Sadly, I wasn’t there when it was lifted out of the ground a week or so later. I was supposed to cover the event, but Jennings Bunn called me angrily the afternoon of the lift, telling me public works had pulled it out early in the morning without telling him. That was a black eye on the Navy because he’d scheduled the local Guam news media to be present so they could also film the historic recovery, but the public works crew jumped the gun. Fortunately, the craft was intact and eventually ended up in John Gerber’s collection.
Sadly, John Gerber died in 2010. However, he successfully established the Pacific War Museum in 2008 at the base of famous Nimitz Hill prior to passing away. That museum stands as a tribute to the Marines who fought on the island in 1944, and to Gerber’s own lifelong mission to enshrine their memory. (https://www.postguam.com/forum/featured_columnists/the-late-john-gerber-s-efforts-to-honor-fallen-marines/article_a50418f8-5e47-11e9-902d-0ba7e655dc81.html).
I haven’t visited Guam since I left in the summer of 2006. Getting back to the island and visiting the LVT-4 is on my list. I made some great friends out there, explored some incredible places, and learned some amazing (and terrifying) stories. Being able to have a small part in the discovery of a major artifact was one of the moments you just don’t think will happen—but then do!

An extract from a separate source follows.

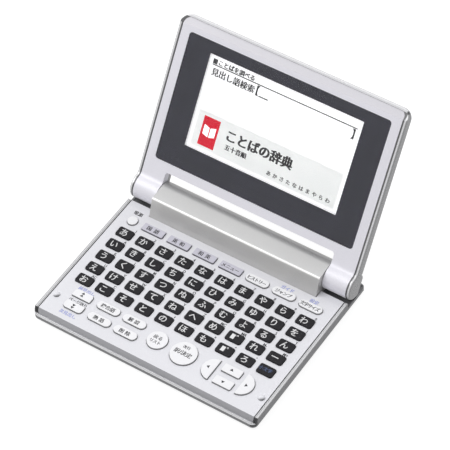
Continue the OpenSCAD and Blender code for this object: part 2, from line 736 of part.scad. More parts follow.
module lid_bezel() color(pearl) in_lid() difference() {
  union() {
    intersection() {
      across(body_w) polygon(concat(lid_top(0), [[lid_l + 1, trim_low_n], [-1, trim_low_n]]));
      upright(trim_low_n, face_up) lid_plan(rail_w + bezel_gap, end_trim_w + bezel_gap);
    }
    both_sides() along_x(knuckle_in, bezel_half - knuckle_in) union() {
      knuckle_side(knuckle_r);
      difference() {
        blend_wedge();
        translate([blend_u, blend_n]) circle(knuckle_blend_r);
      }
    }
  }
  difference() {
    intersection() {
      across(body_w) polygon([[notch_l + skirt_t, face_up - bezel_t],
        [bezel_ridge_u - 0.5, face_up - bezel_t],
        [bezel_end_u - skirt_t, face_up - lid_bevel_drop - 0.6], [bezel_end_u - skirt_t, trim_low_n - 1],
        [notch_l + skirt_t, trim_low_n - 1]]);
      upright(trim_low_n - 1, face_up) translate([skirt_t - bezel_half, 0])
        square([2 * (bezel_half - skirt_t), lid_l]);
    }
    at_lid_screws() upright(lid_boss_n + seat, face_up) circle(lid_boss_r);
  }
  upright(pocket_n, face_up + 1) window_outline(0);
  upright(trim_low_n - 1, face_up) view_outline(1.2);
  both_sides() along_x(knuckle_in - 1, bezel_half - knuckle_in + 0.5) circle(shaft_r + eps);
  at_lid_screws() upright(pocket_n - head_h, face_up) circle(head_r + 0.1);
  at_lid_screws() upright(trim_low_n - 1, face_up) circle(screw_r + seat);
}

// A disc at each end of the hinge, its outer rim rounded, cut flush with the lid's back
module hinge_disc() intersection() {
  rotate([0, 90, 0]) rotate_extrude() intersection() {
    soft_outline([[-knuckle_r, rail_in], [knuckle_r, rail_in], [knuckle_r, half_w], [-knuckle_r, half_w]],
      [0, 0, rail_edge_r, rail_edge_r]);
    translate([0, rail_in]) square([knuckle_r, rail_w]);
  }
  along_x(rail_in - 1, rail_w + 2) translate([-2 * knuckle_r, back_n]) square([4 * knuckle_r, 3 * knuckle_r]);
}

// The hollow curve from the rail up to its disc, rounded along its outer edge like both
module rail_blend() intersection() {
  along_x(rail_in, rail_w) blend_wedge();
  translate([0, blend_u, blend_n]) rotate([0, 90, 0]) rotate_extrude()
    soft_outline([[knuckle_blend_r, rail_in], [2 * knuckle_blend_r, rail_in], [2 * knuckle_blend_r, half_w],
      [knuckle_blend_r, half_w]], [0, 0, 0, rail_edge_r]);
}

module lid_trim_frame() color(bright) in_lid() union() {
  intersection() {
    across(body_w + 2) polygon(concat(lid_top(0), [[lid_l + 1, trim_low_n], [-1, trim_low_n]]));
    upright(trim_low_n, face_up) difference() {
      lid_outline(0, 0, 0);
      lid_outline(rail_w, end_trim_w, -1);
    }
    translate([0, lid_l, face_up]) mirror([0, 1, 0]) mirror([0, 0, 1])
      tub(body_w, lid_l + 1, lid_t, lid_corner_r, rail_edge_r);
  }
  both_sides() hinge_disc();
  both_sides() rail_blend();
}

module lid_back_cover() color(bright) in_lid() difference() {
  union() {
    difference() {
      intersection() {
        translate([0, lid_l, back_n]) mirror([0, 1, 0])
          tub(body_w, lid_l, trim_low_n - back_n - seat, lid_corner_r, lid_edge_r - seat);
        upright(back_n - 1, face_up) lid_plan(0, 0);
      }
      translate([0, lid_l - wall, back_n + wall]) mirror([0, 1, 0])
        tub(body_w - 2 * wall, lid_l - notch_l - 2 * wall, lid_t, lid_corner_r - wall, lid_edge_r - wall);
    }
    at_lid_screws() upright(back_n + wall - eps, lid_boss_n) circle(lid_boss_r);
  }
  at_lid_screws() upright(back_n + wall, face_up) circle(screw_r + eps);
  across(body_w + 2) circle(knuckle_r + 2 * seat);
}

module lid_screws() color(steel) in_lid() at_lid_screws() {
  upright(pocket_n - head_h, pocket_n - seat) circle(head_r);
  upright(back_n + wall + 0.3, pocket_n - seat) circle(screw_r);
}

module display_window() color([0.8, 0.85, 0.9, 0.3]) in_lid()
  upright(pocket_n + mask_t, face_up - window_sink) window_outline(-0.1);

module window_mask() color(slate) in_lid() upright(pocket_n, pocket_n + mask_t) difference() {
  window_outline(-0.1);
  view_outline(0);
}

glass_n = face_up - bezel_t - seat;

module display_glass() color([0.85, 0.87, 0.86]) in_lid() upright(glass_n - glass_t, glass_n) view_outline(2.2);

display_board_t = 0.6;
display_board_n = glass_n - glass_t - 0.1;
display_board_w = 76;
display_board_d = 18;
driver_x = -12;
driver_u = 5;
driver_w = 18;
driver_d = 6;
driver_t = 0.5;

module display_board() color(board_green) in_lid() {
  upright(display_board_n - display_board_t, display_board_n) translate([-display_board_w * wide / 2, view_low])
    square([display_board_w * wide, display_board_d * tall]);
  upright(display_board_n - display_board_t - driver_t, display_board_n - display_board_t + eps)
    translate([driver_x * wide, view_low + driver_u * tall]) square([driver_w * wide, driver_d * tall]);
}

ribbon_t = 0.15;
ribbon_x = 30;
ribbon_w = 8;
ribbon_l = 16;
ribbon_start = 2;

module display_ribbon() color([0.8, 0.5, 0.2]) in_lid()
  upright(display_board_n - display_board_t - ribbon_t, display_board_n - display_board_t)
    translate([ribbon_x * wide, notch_l + ribbon_start]) square([ribbon_w, ribbon_l * tall]);

module power_key() key(power_spot, key_white);
module mode_key_1() key(mode_spot(0), key_grey);
module mode_key_2() key(mode_spot(1), key_grey);
module mode_key_3() key(mode_spot(2), key_grey);
module mode_key_4() key(mode_spot(3), key_grey);
module tool_key_1() key(tool_spot(0), key_white);
module tool_key_2() key(tool_spot(1), key_white);
module tool_key_3() key(tool_spot(2), key_white);
module page_up_key() key(page_up_spot, key_white);
module page_down_key() key(page_down_spot, key_white);
module option_key_1() key(option_spot(0, 0), key_white);
module option_key_2() key(option_spot(1, 0), key_white);
module option_key_3() key(option_spot(0, 1), key_white);
module option_key_4() key(option_spot(1, 1), key_white);
module back_key() key(back_spot, key_white);
module enter_key() key(enter_spot, key_white);
module arrow_left_key() key(arrow_left_spot, key_white);
module arrow_right_key() key(arrow_right_spot, key_white);
module arrow_up_key() key(arrow_up_spot, key_white);
module arrow_down_key() key(arrow_down_spot, key_white);

base_lower_case();
rubber_feet();
case_screws();
base_trim_frame();
keyboard_panel();
lid_bumpers();
key_contact_sheet();
main_board();
hinge_barrel_cover();
battery_cell();
battery_contacts();
battery_cover();
hinge_clutch_left();
hinge_clutch_right();
hinge_shaft_left();
hinge_shaft_right();
lid_bezel();
lid_trim_frame();
lid_back_cover();
lid_screws();
display_window();
window_mask();
display_glass();
display_board();
display_ribbon();
power_key();
mode_key_1();
mode_key_2();
mode_key_3();
mode_key_4();
tool_key_1();
tool_key_2();
tool_key_3();
page_up_key();
page_down_key();
option_key_1();
option_key_2();
option_key_3();
option_key_4();
back_key();
enter_key();
arrow_left_key();
arrow_right_key();
arrow_up_key();
arrow_down_key();
letter_column(0);  // letter_column_1
letter_column(1);  // letter_column_2
letter_column(2);  // letter_column_3
letter_column(3);  // letter_column_4
letter_column(4);  // letter_column_5
letter_column(5);  // letter_column_6
letter_column(6);  // letter_column_7
letter_column(7);  // letter_column_8
letter_column(8);  // letter_column_9
letter_column(9);  // letter_column_10
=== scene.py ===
"""An opened electronic dictionary: finishes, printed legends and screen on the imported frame."""

import json
import math

import bmesh
import bpy
from mathutils import Matrix, Vector


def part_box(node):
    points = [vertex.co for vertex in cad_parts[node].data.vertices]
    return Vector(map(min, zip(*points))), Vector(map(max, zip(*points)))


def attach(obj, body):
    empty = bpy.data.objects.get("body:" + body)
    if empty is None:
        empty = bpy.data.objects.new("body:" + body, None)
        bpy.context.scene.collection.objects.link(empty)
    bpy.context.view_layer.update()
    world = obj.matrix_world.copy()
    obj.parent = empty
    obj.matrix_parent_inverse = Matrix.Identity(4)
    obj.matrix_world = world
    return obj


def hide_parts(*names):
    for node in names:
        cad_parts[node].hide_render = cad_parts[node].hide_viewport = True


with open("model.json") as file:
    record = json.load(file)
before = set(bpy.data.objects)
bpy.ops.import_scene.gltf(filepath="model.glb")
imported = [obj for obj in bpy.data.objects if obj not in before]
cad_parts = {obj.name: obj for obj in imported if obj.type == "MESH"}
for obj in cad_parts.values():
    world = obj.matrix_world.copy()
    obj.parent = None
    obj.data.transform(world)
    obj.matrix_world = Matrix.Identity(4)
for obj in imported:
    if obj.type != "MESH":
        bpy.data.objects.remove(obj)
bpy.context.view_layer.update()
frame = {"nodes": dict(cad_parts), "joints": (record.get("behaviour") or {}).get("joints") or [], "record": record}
NODES = frame["nodes"]
BODY_OF = {n: b for b, ns in frame["record"]["behaviour"]["bodies"].items() for n in ns}
SLOT_OF = {p["node"]: p["material_slot"] for p in frame["record"]["subparts"]}
MM = 0.001
HINGE = next(j for j in frame["joints"] if j["name"] == "lid_hinge")
HINGE_AT = Vector(HINGE["pos_m"])
LID_TILT = math.radians(180.0 + HINGE["range_deg"][0])
LID_ALONG = Vector((0, math.cos(LID_TILT), math.sin(LID_TILT)))
LID_OUT = Vector((0, -math.sin(LID_TILT), math.cos(LID_TILT)))


def box_mm(node):
    """Low and high corner of a node's box, in millimetres."""
    return [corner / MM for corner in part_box(node)]


# Shader nodes

def link(tree, output, socket):
    tree.links.new(output, socket)


def feed(tree, value, socket):
    """Sets a number on a socket, or links another node's output to it."""
    if isinstance(value, (int, float)):
        socket.default_value = value
    else:
        link(tree, value, socket)


def math_node(tree, operation, first, second):
    node = tree.nodes.new("ShaderNodeMath")
    node.operation = operation
    feed(tree, first, node.inputs[0])
    feed(tree, second, node.inputs[1])
    return node.outputs[0]


def vector_node(tree, operation, first):
    node = tree.nodes.new("ShaderNodeVectorMath")
    node.operation = operation
    link(tree, first, node.inputs[0])
    return node


def around_zero(tree, value, reach):
    """A noise value of 0 to 1 turned into a swing of half the reach to each side of zero."""
    return math_node(tree, "MULTIPLY", math_node(tree, "SUBTRACT", value, 0.5), reach)


def ranged(tree, value, low, high, to_low, to_high):
    node = tree.nodes.new("ShaderNodeMapRange")
    for i, item in enumerate((value, low, high, to_low, to_high)):
        feed(tree, item, node.inputs[i])
    return node.outputs[0]


def noise(tree, coordinates, scale, detail=3.0, rough=0.5):
    node = tree.nodes.new("ShaderNodeTexNoise")
    link(tree, coordinates, node.inputs["Vector"])
    feed(tree, scale, node.inputs["Scale"])
    node.inputs["Detail"].default_value = detail
    node.inputs["Roughness"].default_value = rough
    return node.outputs["Fac"]


def scaled_colour(tree, colour, level):
    """A colour made lighter or darker by a level round 1."""
    node = vector_node(tree, "SCALE", colour)
    link(tree, level, node.inputs["Scale"])
    return node.outputs[0]


def bump(tree, height, strength, distance):
    node = tree.nodes.new("ShaderNodeBump")
    link(tree, height, node.inputs["Height"])
    feed(tree, strength, node.inputs["Strength"])
    feed(tree, distance, node.inputs["Distance"])
    return node.outputs["Normal"]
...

Guam is a wonderful island, and the Chamorro people have an incredible culture. Taking a week or so to explore this western Pacific treasure is more than worth the price of admission. You can jump from secluded jungle waterfalls, stand atop magnificent seaside cliffs, discover a remarkable people, and learn things about the visceral reality of World War II that no movie can ever convey.
While there, take a day and visit the Pacific War Museum near Nimitz Hill. This is a true labor of love by a Vietnam-era Marine who wished to ensure the memories of his predecessors would be preserved and honored. And, while there, look for a partially-restored LVT-4 water buffalo. Say hello to the old girl for me, and let it know I’ll be back one day to visit it myself!